Yes, if multiple contexts of execution require access to the TPM a
resource manager is needed to arbitrate that access.
I think, however, that we are talking past one another a bit.
We design and build systems which implement autonomous
self-regulation. As such we need a hardware based confirmation that
the machine is in a given behavioral state. This requires that we
reference a hardware root of trust, ie. the TPM.
Depending on the assurance granularity requirements, that may mean a
high rate of TPM verifications. When I noticed you and James talking
about 'cloud based' levels of transactions I was assuming you were
operating at transaction rates we build for, ie. 10-100's/second.
That didn't seem feasible given our hardware measurements on Skylake
and Kabylake based systems.
James had cited the CoreOS/Tectonic white paper as an example of TPM's
working at cloud scale. Our conversation to date seems to indicate
that the accepted modality of security appers to be to do userspace
verification of container signatures. Given the extensive dialogue in
the paper about using TPM's for security we had inadvertently believed
that container verifications were being pinned to current platform
status which didn't correlate with expected container start time
latencies.
Our behavioral assessment code is namespaced so a supervisory system
can make statements about the behavior of a container. We have
concluded the only way that is possible is to use userspace TPM
implementations which can meet the necessary latency requirements.
Our point in all this is that it doesn't seem to make any sense to
implement anything in the kernel more then basic resource management.
If other 'virtualization' is needed, such as session state management
and the like, the community would seem to be served better by having a
solid userspace simulation environment, with appropriate hardware
security guarantees. That would serve needs like re-keying support
for VPNaaS applications as well as high transaction rate environments,
ie. why load the kernel with code to virtualize a resource when a
'user' can just be given its own TPM2 instance.

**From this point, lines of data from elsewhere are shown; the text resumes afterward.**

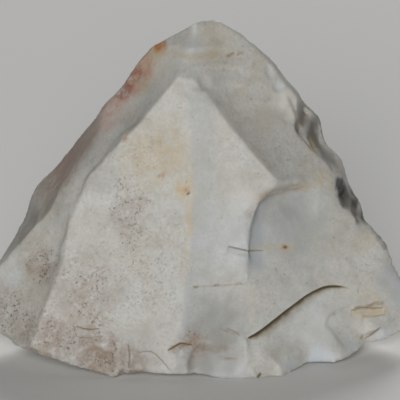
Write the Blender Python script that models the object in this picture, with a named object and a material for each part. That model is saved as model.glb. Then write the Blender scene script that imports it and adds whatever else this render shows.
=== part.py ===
"""Knapped flint core: a standing pyramid of flint, cut from a block by large flake scars.

Every face of a core is the hollow that one struck flake left, so the block is cut by
shallow ellipsoidal scoops. Each scoop passes through three corners of the finished stone
and has one radius of curvature down the flake and one across it. The ridges are where two
scoops meet. Lengths are in millimetres here and become metres in the mesh.
"""
import math

import bmesh
import bpy
from mathutils import Matrix, Vector

MM = 0.001

# the block before knapping: how far it runs from the middle each way, and its height
BLOCK_LEFT = 37.0
BLOCK_RIGHT = 38.0
BLOCK_FRONT = 30.0
BLOCK_BACK = 22.0
BLOCK_HEIGHT = 58.0

# a point deep in the stone, which every scoop faces away from
HEART = Vector((0.0, -2.0, 19.0))

# a scoop's facets stay this close to its true curve, and are fine only where it meets the stone
FACET_ERROR = 0.012
LONGEST_FACET = 6.0
FINE_REACH = 40.0
COARSE_ANGLE = math.radians(30.0)
LEAST_ARC = 0.01

# a face that points this nearly straight up or down counts as level
LEVEL_SHARE = 0.97

# how far a rim bite is turned over, so that its fine side faces back and up into the stone
BITE_TURN = math.radians(110.0)

FLINT_COLOUR = (0.42, 0.39, 0.34, 1.0)
FLINT_ROUGHNESS = 0.55

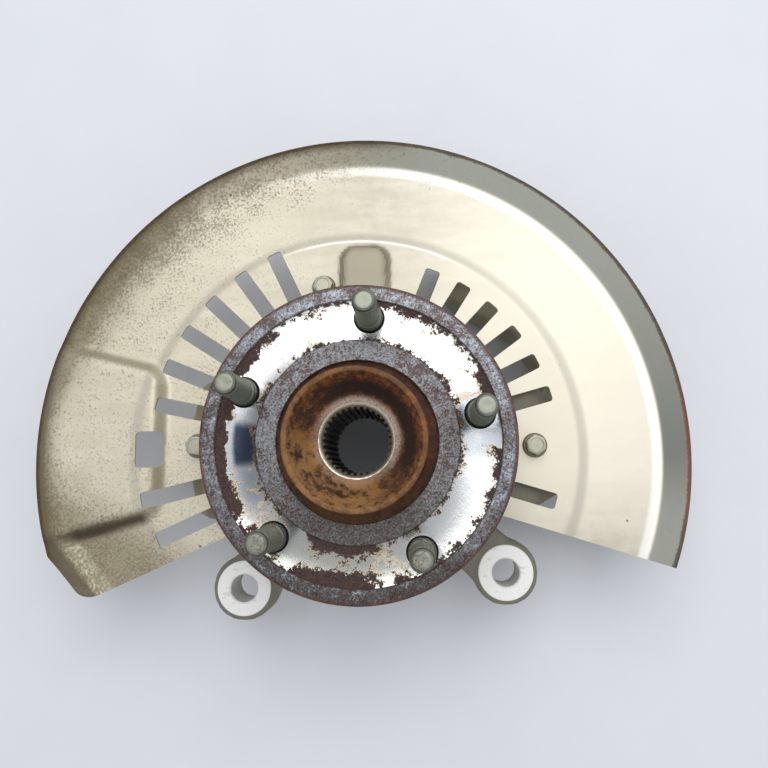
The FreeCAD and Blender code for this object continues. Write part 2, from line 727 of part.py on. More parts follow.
def make_inboard_seal():
    """The seal in the back of the outer ring, round the encoder's sleeve."""
    body = new_body("inboard_seal")
    lip = s.rib_radius + s.encoder_thickness + s.seal_clearance
    back = collar_depth - s.encoder_thickness - s.encoder_gap
    revolve(body, "inboard_seal_turned", [
        (lip, -back),
        (s.seal_bore_radius, -back),
        (s.seal_bore_radius, -back + s.seal_wall),
        (lip, -back + s.seal_wall),
    ])
    return body


def make_encoder():
    """The encoder ring that turns with the hub, pressed on the inner ring."""
    body = new_body("encoder_ring")
    sleeve = s.rib_radius + s.encoder_thickness
    revolve(body, "encoder_turned", [
        (s.rib_radius, -collar_depth),
        (s.encoder_radius, -collar_depth),
        (s.encoder_radius, -collar_depth + s.encoder_thickness),
        (sleeve, -collar_depth + s.encoder_thickness),
        (sleeve, -collar_depth + s.encoder_sleeve),
        (s.rib_radius, -collar_depth + s.encoder_sleeve),
    ])
    return body


def hexagon(flats):
    """Corners of a hexagon from its width across the flats."""
    corner = flats / 2 / cosine(30)
    return [(corner * cosine(60 * turn), corner * sine(60 * turn)) for turn in range(6)]


def make_bolt(name, x, y, seat, sense, sizes):
    """A flanged hexagon bolt: its seat is at the height seat, its head on the side of sense."""
    washer_radius, washer, flats, head, shank_radius, shank_length = sizes
    body = new_body(name)
    revolve(body, name + "_turned", [
        (0.0, -shank_length),
        (shank_radius, -shank_length),
        (shank_radius, 0.0),
        (washer_radius, 0.0),
        (washer_radius, washer),
        (0.0, washer),
    ])
    pad(body, name + "_hexagon", 0.0, washer + head, lambda outline: draw_outline(outline, hexagon(flats)))
    return place(body, x, y, seat, X_AXIS, 0 if sense > 0 else 180)


def make_hub_bolts():
    """The bolts that hold the outer ring, put in from the back of the knuckle."""
    sizes = (s.hub_bolt_washer_radius, s.hub_bolt_washer, s.hub_bolt_flats, s.hub_bolt_head,
             s.hub_bolt_radius - s.thread_clearance,
             s.housing_length + s.ring_flange_thickness - 1.0)
    bolts = []
    for index in range(int(s.hub_bolt_count.number)):
        angle = s.hub_bolt_angle + index * 360 / s.hub_bolt_count
        bolts.append(make_bolt(
            f"hub_bolt_{index + 1}",
            s.hub_bolt_circle_radius * cosine(angle),
            s.hub_bolt_circle_radius * sine(angle),
            -s.mount_depth - s.housing_length, -1, sizes))
    return bolts


shield_bolt_angles = [as_size(0.0), s.shield_boss_angle, as_size(180.0)]


def make_shield_bolts():
    """The three small bolts that hold the dust shield."""
    sizes = (s.shield_bolt_washer_radius, s.shield_bolt_washer, s.shield_bolt_flats, s.shield_bolt_head,
             s.shield_bolt_radius - s.thread_clearance, s.shield_bolt_length)
    bolts = []
    for index, angle in enumerate(shield_bolt_angles):
        bolts.append(make_bolt(
            f"shield_bolt_{index + 1}",
            s.shield_bolt_circle_radius * cosine(angle),
            s.shield_bolt_circle_radius * sine(angle),
            -s.mount_depth, 1, sizes))
    return bolts


# Dust shield: the heights, below and above the knuckle's bearing face, between which it is formed

form_depth = s.step_depth * 10
form_height = s.pad_height * 6

def radial_hole(name, angle, inner, outer, width, corner):
    """A rounded hole along a radius of the shield, as a solid to cut with."""
    low = -s.mount_depth - form_depth
    hole = prism(name, [
        (inner, -width / 2, corner),
        (outer, -width / 2, corner),
        (outer, width / 2, corner),
        (inner, width / 2, corner),
    ], low, -s.mount_depth + form_height)
    return place(hole, 0.0, 0.0, low, Z_AXIS, angle)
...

Just as an aside, has anyone given any thought about TPM2 resource
management in things like TXT/tboot environments? The current tboot
code makes a rather naive assumption that it can take a handle slot to
protect its platform verification secret. Doing resource management
correctly will require addressing extra-OS environments such as this
which may have TPM2 state requirement issues.
Our take away from all this is that it doesn't seem that we need to
worry about the fact that someone may have invented TPM2 hardware
which is faster then what we are developing on.... :-)
Have a good weekend.
Greg
As always,
Dr. G.W. Wettstein, Ph.D. Enjellic Systems Development, LLC.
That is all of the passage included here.